Em 2015, o Relatório da Avaliação Nacional de Risco de Branqueamento de Capitais e Financiamento do Terrorismo apontou que um dos padrões detectados em território nacional, no contexto de alguns investimentos de origem ilícita, consiste no recurso a intrincadas redes de sociedades comerciais, normalmente com ligações a outros países, nomeadamente a centros offshore. Estas redes empresariais e respectivos empresários (em algumas situações, Pessoas Politicamente Expostas ou respectivos testas-de-ferro), são depois utilizadas na condução de múltiplos negócios, de aparência formalmente legítima, mas que na realidade configuram operações de “branqueamento e capitais”.
Estas desnaturadas anomalias minam a nossa reputação internacional.
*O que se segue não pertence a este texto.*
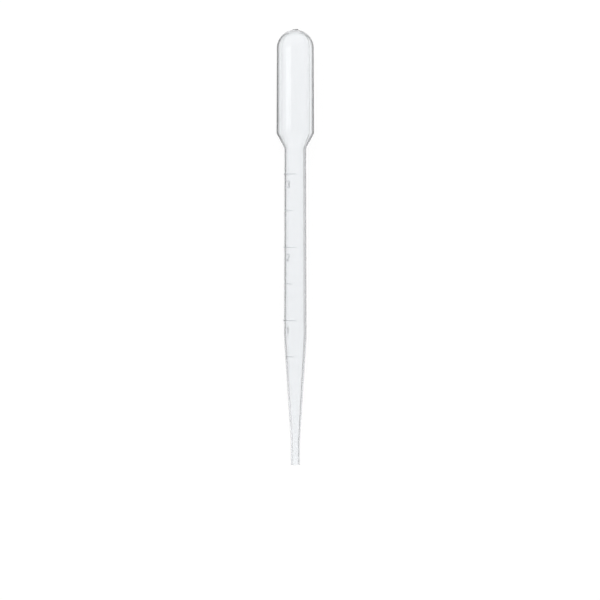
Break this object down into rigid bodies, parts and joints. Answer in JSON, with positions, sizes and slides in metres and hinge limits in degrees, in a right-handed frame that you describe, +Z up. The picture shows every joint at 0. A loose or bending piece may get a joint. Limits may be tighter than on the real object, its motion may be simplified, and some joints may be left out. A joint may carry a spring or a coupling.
{
  "type": "dropper pipette",
  "caption": "One-piece translucent squeeze pipette: round-ended bulb, graduated tube and long taper to a fine open tip, for moving small volumes of liquid.",
  "frame": {"origin": "under the middle of the pipette, on the table it lies on", "axes": "+Y along the pipette from its tip to its bulb, level with the table; +Z up, so the bulb end of the axis is about 2 degrees higher; +X across"},
  "size_m": [0.0134, 0.1552, 0.0142],
  "materials": {
    "polyethylene": "natural low-density polyethylene, milky and translucent, with a soft satin gloss"
  },
  "bodies": {
    "root": {"pipette": "polyethylene"}
  },
  "joints": []
}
Devido a isto, apelo ao Presidente da República e ao rimeiro-ministro para que atribuam a mais alta prioridade política na implementação da igualdade de todos perante a lei, e que zelem pela célere implementação das modernas tendências e das boas práticas na luta contra os fluxos financeiros ilícitos. Para que, por via do exemplo, o país mereça o prestígio civilizacional de não ser protector dos mais poderosos. Assim corrigindo os maus exemplos dados com as reformas do IRC, do IRS, com os perdões fiscais (RERT), e com os afagos a interesses empresariais que estão na origem de perturbações graves ocorridas na vida nacional.